# Internet pics of Germany



## RadishRose (Jun 28, 2021)

"The ultimate fairytale castle, Neuschwanstein is situated on a rugged hill near Füssen in southwest Bavaria. It was the inspiration for the Sleeping Beauty castles in the Disneyland parks. The castle was commissioned by King Ludwig II of Bavaria who was declared insane when the castle was almost completed in 1886 and found dead a few days later."


----------



## RadishRose (Jun 28, 2021)

"Spectacular Sanssouci Park, laid out between 1744 and 1756, is considered the most celebrated example of Potsdam Rococo. Reflecting the personal influence of Frederick the Great, the park includes a lovely Baroque flower garden, more than 3,000 fruit trees, and numerous greenhouses."


----------



## Owlivia (Jun 28, 2021)

I thought I saw the Disneyland castle in the preview and then read your post. Stunning setting.  Sanssouci Park looks like a fabulous visit would be instore.
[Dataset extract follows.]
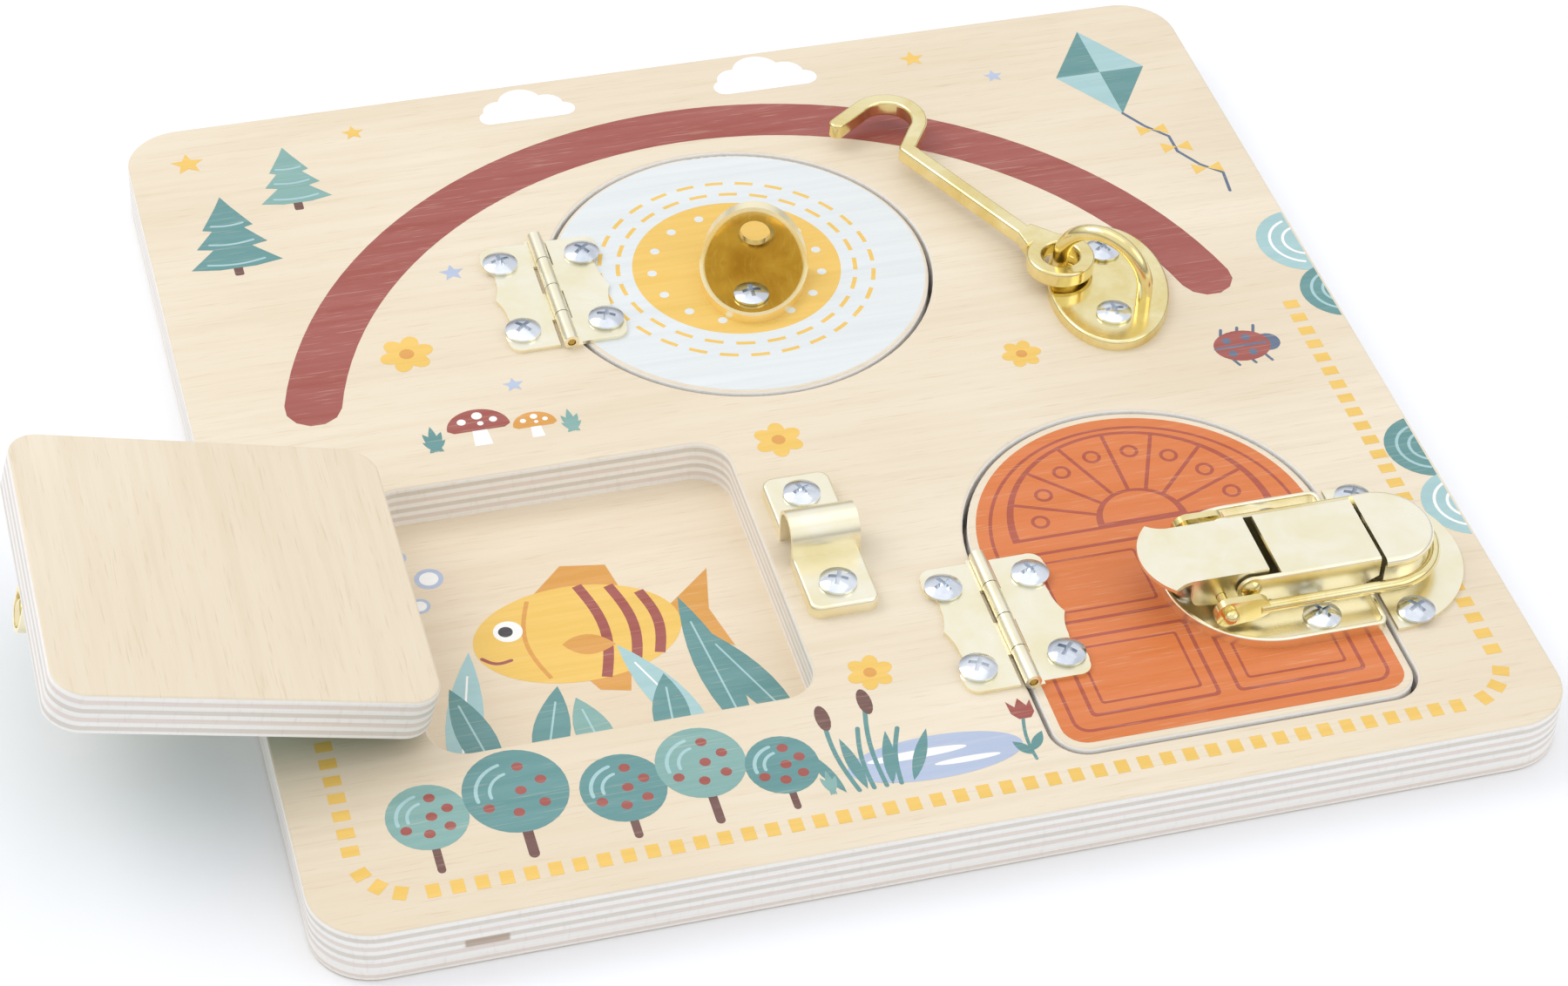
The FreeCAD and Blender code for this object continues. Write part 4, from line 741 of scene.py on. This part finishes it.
# the round window ----------------------------------------------------------------
shapes = [(circle(0, 56.3, 49.1, 128), "grey")]
cx, cy = -0.5, 57.3
shapes.append((circle(cx, cy, 27.6, 90), "yellow"))
for r, k, off in ((31.4, 24, 0), (36.2, 28, 4)):
    for i in range(k):
        a0 = 360.0 * i / k + off
        arc_pts = half_disc(cx, cy, r, a0, a0 + 360.0 / k * 0.60, 5)
        shapes.append((stroke(arc_pts, 1.15, False), "yellow"))
for r, k in ((22.5, 15),):
    for i in range(k):
        a = math.radians(360.0 * i / k + 6)
        shapes.append((circle(cx + r * math.cos(a), cy + r * math.sin(a), 1.25, 14), "grey"))
print_layer("print_window", "window_disc", 15.012, circle(0, 56.3, 49.1, 128), [], shapes)

# the arched door -------------------------------------------------------------------
shapes = [(arch(71.6, -66.2, 42.7, -131.1, 6.0, 60), "orange")]


def ring(outer, inner_pts, key, fill):
    return [(outer, key), (inner_pts, fill)]


shapes += ring(arch(71.6, -66.2, 39.6, -128.0, 4.0, 60), arch(71.6, -66.2, 38.7, -127.1, 3.3, 60), "door_line", "orange")
# fanlight
fan_o = half_disc(71.6, -62.5, 34.0, 0, 180, 40)
fan_i = half_disc(71.6, -61.5, 32.0, 0, 180, 40)
shapes += ring([(fan_o[0][0], -62.5)] + fan_o, [(fan_i[0][0], -61.5)] + fan_i, "door_line", "orange")
for i in range(1, 8):
    a = math.radians(180.0 * i / 8)
    p0 = (71.6 + 11.5 * math.cos(a), -61.5 + 11.5 * math.sin(a))
    p1 = (71.6 + 32.2 * math.cos(a), -61.5 + 32.2 * math.sin(a))
    shapes.append((stroke([p0, p1], 1.0, False), "door_line"))
shapes += ring(half_disc(71.6, -61.5, 11.6, 0, 180, 24), half_disc(71.6, -60.6, 9.7, 0, 180, 24), "door_line", "orange")
for i in range(8):
    a = 180.0 * (i + 0.5) / 8
    t = math.radians(a)
    shapes.append((circle(71.6 + 25.5 * math.cos(t), -61.5 + 25.5 * math.sin(t), 2.4, 20), "door_line"))
    shapes.append((circle(71.6 + 25.5 * math.cos(t), -61.5 + 25.5 * math.sin(t), 1.5, 16), "orange"))
# two pairs of plain panels
for x0, x1 in ((37.2, 69.6), (73.6, 106.0)):
    for y0, y1 in ((-123.5, -97.0), (-92.5, -67.0)):
        shapes += ring(rounded(x0, y0, x1, y1, 1.4, 4), rounded(x0 + 1.0, y0 + 1.0, x1 - 1.0, y1 - 1.0, 0.9, 4), "door_line", "orange")
        shapes += ring(rounded(x0 + 3.6, y0 + 3.6, x1 - 3.6, y1 - 3.6, 1.0, 4), rounded(x0 + 4.3, y0 + 4.3, x1 - 4.3, y1 - 4.3, 0.6, 4), "door_line", "orange")
print_layer("print_door", "arched_door", 15.012, arch(71.6, -66.2, 42.8, -131.2, 6.1, 60), [], shapes)

# the picture behind the lid ----------------------------------------------------------
shapes = []
fx, fy = -70.0, -56.0
shapes.append(([(fx + 20, fy + 1), (fx + 36, fy + 15), (fx + 33, fy + 1), (fx + 36, fy - 13)], "amber"))
shapes.append(([(fx - 9, fy + 14), (fx + 1, fy + 24), (fx + 12, fy + 22), (fx + 14, fy + 11)], "amber"))
shapes.append(([(fx - 2, fy - 14), (fx + 10, fy - 14), (fx + 8, fy - 22), (fx + 1, fy - 20)], "amber"))
shapes.append((circle(fx, fy, 25.5, 60, 16.5), "yellow"))
for dx, h in ((3.5, 16.2), (11.0, 14.6), (17.8, 11.0)):
    shapes.append((stroke(curve((fx + dx, fy - h), (fx + dx, fy + h), -0.10, 12), 2.6, False), "red_brown"))
shapes.append((stroke(curve((fx - 9.5, fy - 13.6), (fx - 9.5, fy + 13.6), 0.12, 12), 1.1, False), "amber"))
shapes.append((leaf(fx - 4.5, fy - 3.0, 13, 7.0, -12), "amber"))
shapes.append((circle(fx - 16.2, fy + 4.4, 3.6, 24), "white"))
shapes.append((circle(fx - 16.8, fy + 4.4, 1.8, 18), "dark"))
shapes.append((stroke(curve((fx - 24.2, fy - 3.4), (fx - 17.5, fy - 5.4), -0.20, 8), 1.0), "red_brown"))
for bx_, by_, br in ((-105, -38, 2.6), (-101, -29, 3.6), (-107, -20, 2.2)):
    shapes.append((circle(bx_, by_, br, 24), "blue_grey"))
    shapes.append((circle(bx_, by_, br * 0.66, 20), "white"))
for x0, h, a, key in ((-108, 46, 76, "light_teal"), (-98, 34, 100, "teal"), (-88, 30, 72, "teal"), (-46, 42, 112, "light_teal"), (-38, 52, 96, "teal"), (-25, 44, 112, "teal"), (-56, 27, 84, "teal"), (-72, 24, 98, "sage")):
    shapes.append((leaf(x0, -101, h, 9.0, a), key))
    t = math.radians(a)
    shapes.append((stroke([(x0 + 2 * math.cos(t), -101 + 2 * math.sin(t)), (x0 + h * 0.82 * math.cos(t), -101 + h * 0.82 * math.sin(t))], 0.5), "white" if key == "light_teal" else "light_teal"))
shapes.append((circle(-84, -101, 13, 30, 6), "blue_grey"))
shapes.append((circle(-62, -102, 11, 30, 8), "slate"))
shapes.append((stroke(curve((-69, -97.5), (-56, -97), 0.14, 8), 0.8), "blue_grey"))
print_layer("print_recess", "board", 3.012, rounded(-67.6 - 45.9, -54.3 - 45.9, -67.6 + 45.9, -54.3 + 45.9, 8.6, 8), [], shapes)

# plain pictures behind the window and the door
shapes = [(circle(-2, 57, 20, 60), "yellow")]
for sx, sy, sr in ((14, 76, 4.5), (24, 58, 3.2), (10, 36, 3.6), (-30, 78, 3.0), (-34, 44, 3.8), (30, 38, 2.6)):
    shapes.append((star(sx, sy, sr), "blue_grey"))
print_layer("print_behind_window", "board", 3.012, circle(0, 56.3, 50.6, 96), [], shapes)
shapes = []
for tx, th, tk in ((58, 34, "red_brown"), (71.6, 44, "yellow"), (85, 32, "amber")):
    shapes += tulip(tx, -104, th, 1.7, tk, "teal", (tx - 71.6) * 0.25)
shapes.append(([(55, -102), (88, -102), (84, -126), (59, -126)], "orange"))
shapes.append((rounded(53, -106, 90, -99.5, 1.6, 4), "door_line"))
print_layer("print_behind_door", "board", 3.012, arch(71.6, -66.2, 45.4, -133.8, 8.4, 60), [], shapes)

# the lid's outer face ------------------------------------------------------------------
shapes = [(rounded(-67.6 - 42.6, -54.3 - 42.6, -67.6 + 42.6, -54.3 + 42.6, 6.4, 8), "teal"),
          (rounded(-67.6 - 39.4, -54.3 - 39.4, -67.6 + 39.4, -54.3 + 39.4, 4.4, 8), "light_teal"),
          (rounded(-67.6 - 38.4, -54.3 - 38.4, -67.6 + 38.4, -54.3 + 38.4, 3.8, 8), "teal")]
for i in range(-3, 4):
    for j in range(-3, 4):
        if (i + j) % 2 == 0:
            shapes.append((circle(-67.6 + i * 11.2, -54.3 + j * 11.2, 2.0, 14), "light_teal"))
print_layer("print_lid", "square_lid", 15.012, rounded(-67.6 - 43.9, -54.3 - 43.9, -67.6 + 43.9, -54.3 + 43.9, 7.1, 8), [], shapes, along="X", matrix=LID)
Thanks for posting these.


----------



## hollydolly (Jun 28, 2021)

I lived and worked in Frankfurt Germany in the 90's.. I never got a chance to see or travel far outside the city.. . Since I left,  I heard that Germany has 20,000 castles...


----------



## RadishRose (Jun 29, 2021)

*inside* *Neuschwanstein* *Castle*


----------



## RadishRose (Jun 29, 2021)

https://www.destination-munich.com/neuschwanstein-castle-germany.html





"_To understand Neuschwanstein you need a glimpse into the castle’s creator, the eccentric, often-called *"crazy" King Ludwig II* (1845 – 1886). 
           Ludwig was a reclusive dreamer who escaped into a fantasy world of romantic German mythology and the works of composer *Richard Wagner* (1813-1883), whose works he sponsored and basically worshipped._"


----------